La pretendida igualdad de las democracias modernas lleva implícito el sello de la corrupción, fenómeno denominado por la filósofa italiana Elena Pulcini, las patologías de la democracia. En una monarquía el pueblo raso y los ricos y los gobernantes no se igualan con los reyes y por ello es difícil que la envidia entre a las clases altas y la aristocracia monárquica, en tanto que dentro de la supuesta igualdad democrática moderna, tiende a confundirse la jerarquía clasista y quienes provienen de estratos bajos se igualan o tratan de superar a los antes poderosos y privilegiados detentadores del poder económico político y social.

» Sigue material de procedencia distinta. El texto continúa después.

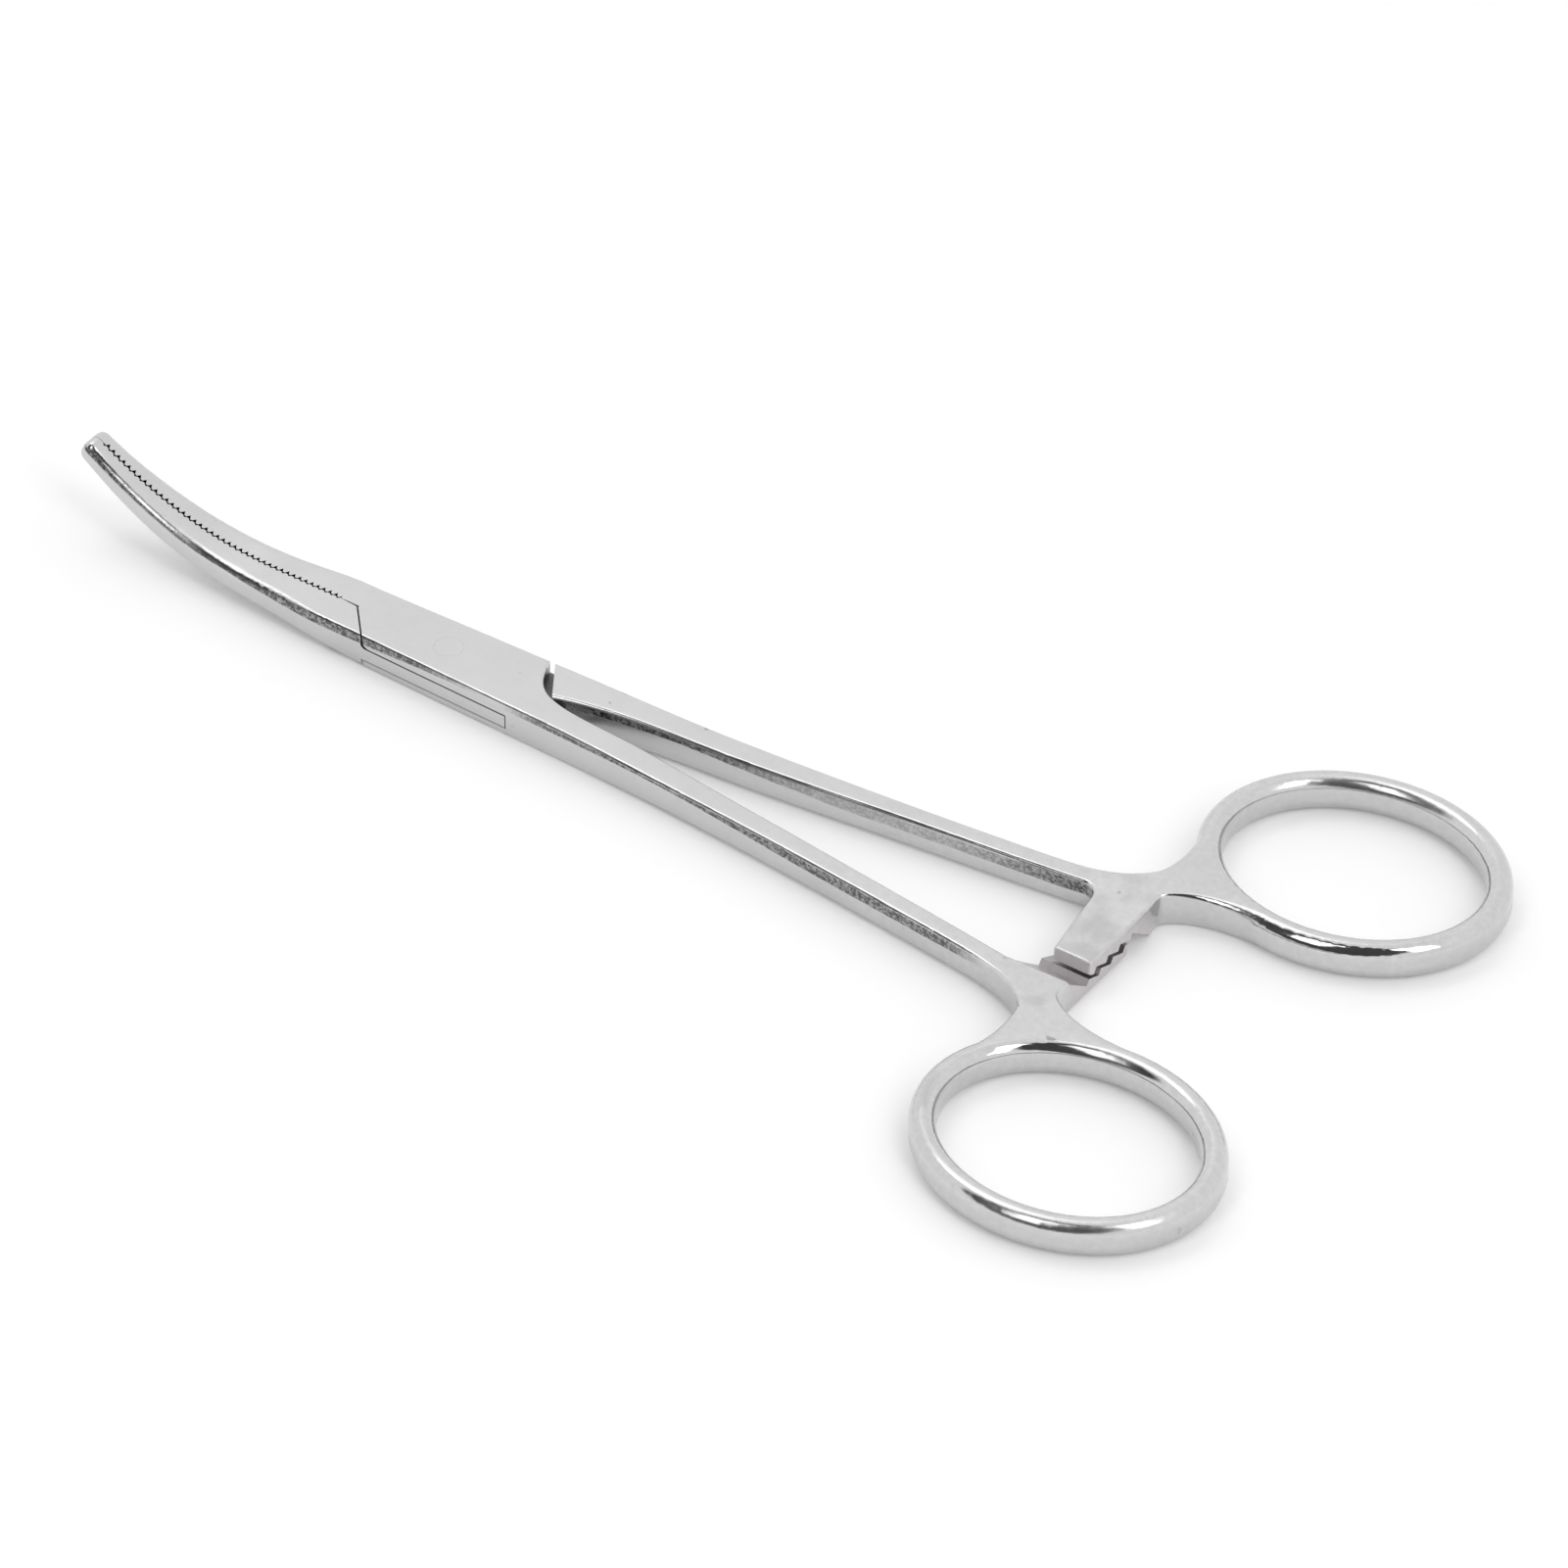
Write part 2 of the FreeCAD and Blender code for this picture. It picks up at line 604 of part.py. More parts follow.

Eso fue lo que ocurrió con algunos sectores del poder judicial colombiano, que desde que la carta política del 91 les entrego la función burocrática de elegir altos dignatarios, se igualaron con los políticos exigiéndoles canjes burocráticos a cambio de nombramientos de alta alcurnia.
El antiguo manzanillo politiquero de pueblo que accedía al poder y a puestos a base de componendas de directorios políticos, se convirtió en el togado que de igual manera utilizó la capacidad nominadora en las cortes para hacer el erario público el botín burocrático de esposas, amigos y familiares. Tal como lo pide el ilustre ex fiscal, ex procurador y ex ministro de justicia, Alfonso Gómez Méndez, hacen falta unidades investigativas del periodismo colombiano, como existían décadas atrás, para probar el grado de politización y clientelismo judicial de la rama jurisdiccional en las dos últimas décadas. El problema endémico que aqueja en el presente a la justicia colombiana, además de personal (que no puede reducirse a tres o cuatro nombres de altos dignatarios de la justicia), es Institucional, pues a la manera del escorpión, la Suprema Corte se inoculo el veneno de la codicia, la soberbia y la envidia, así existan togados probos y exentos de macula antiética, lo que supone un cambio sustancial del régimen de elección y nombramiento de los altos jerarcas de la Administración de Justicia y no meras reformas coyunturales y superficiales que no erradican el flagelo que azota a la antes respetabilísima tercera rama del poder público.